# Looking to trade surf fishing gear for pistol



## OVmadman (Oct 14, 2009)

Looking for a nice carry pistol. Low on funds but not surf gear. Have a few nice set ups i willing to trade for the right gun. Text or call 7574497033 to let me no what u have


----------



## Jollymon (May 21, 2015)

Why don't you list what you have, and what gun you'd like. Gives me some ideas


----------



## OVmadman (Oct 14, 2009)

I have a rainshadow 1569 built casting with fuji alconites and reel seat. Black and silver. Have a custom rainshadow 11ft rated 2-6 built spinning with american tackle guides. Have a few abu 6500s that are modifed and a shimano power areo type5 from japan. Also hace a release sm thats black with silver spool and sg power handle.... looki g for a nice semi auto carrt pistol.. preffer 9mm 40cal or 45cal but will entertain offers. Depending on what you have is what ill trade


----------



## OVmadman (Oct 14, 2009)

Also text or call to get fast response please


----------



## redhorse9902 (Jan 5, 2008)

New ruger 45 auto.
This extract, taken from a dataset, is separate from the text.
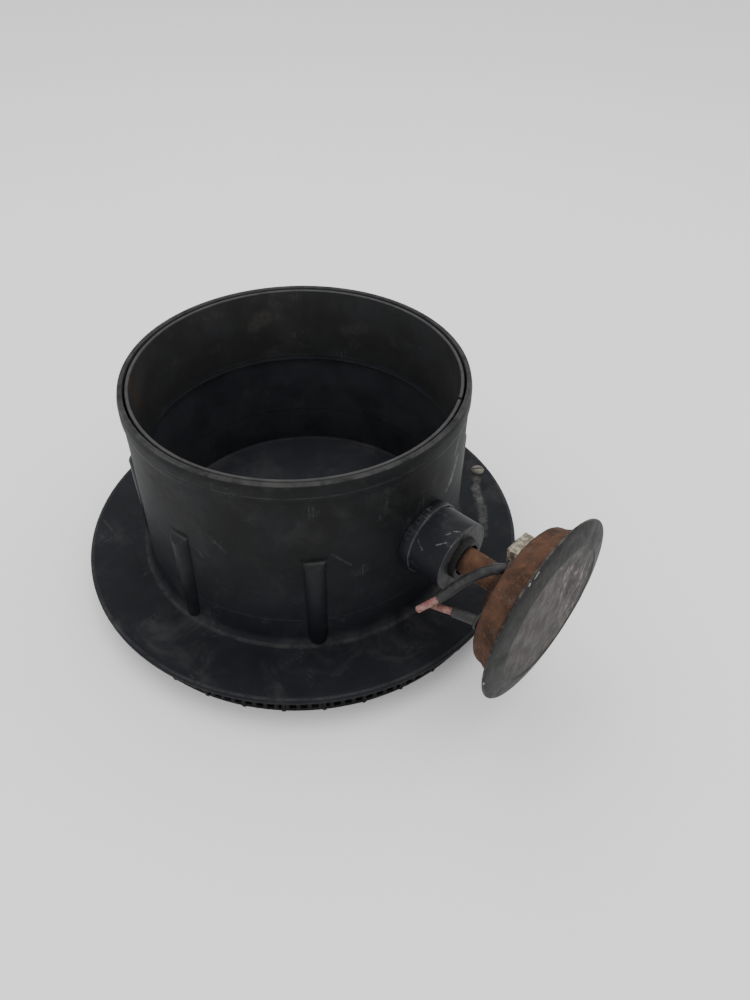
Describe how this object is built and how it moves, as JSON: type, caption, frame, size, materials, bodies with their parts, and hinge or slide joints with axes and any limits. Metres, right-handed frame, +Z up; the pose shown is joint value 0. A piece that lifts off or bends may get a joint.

Decocker model. Interested?


----------



## OVmadman (Oct 14, 2009)

My number is up top redhorse. Give me a call im interested


----------



## redhorse9902 (Jan 5, 2008)

Holler in the morning


----------



## redhorse9902 (Jan 5, 2008)

Sorry for the late reply. Decided to keep it. If something comes up, let you know.


----------



## OVmadman (Oct 14, 2009)

Bump


----------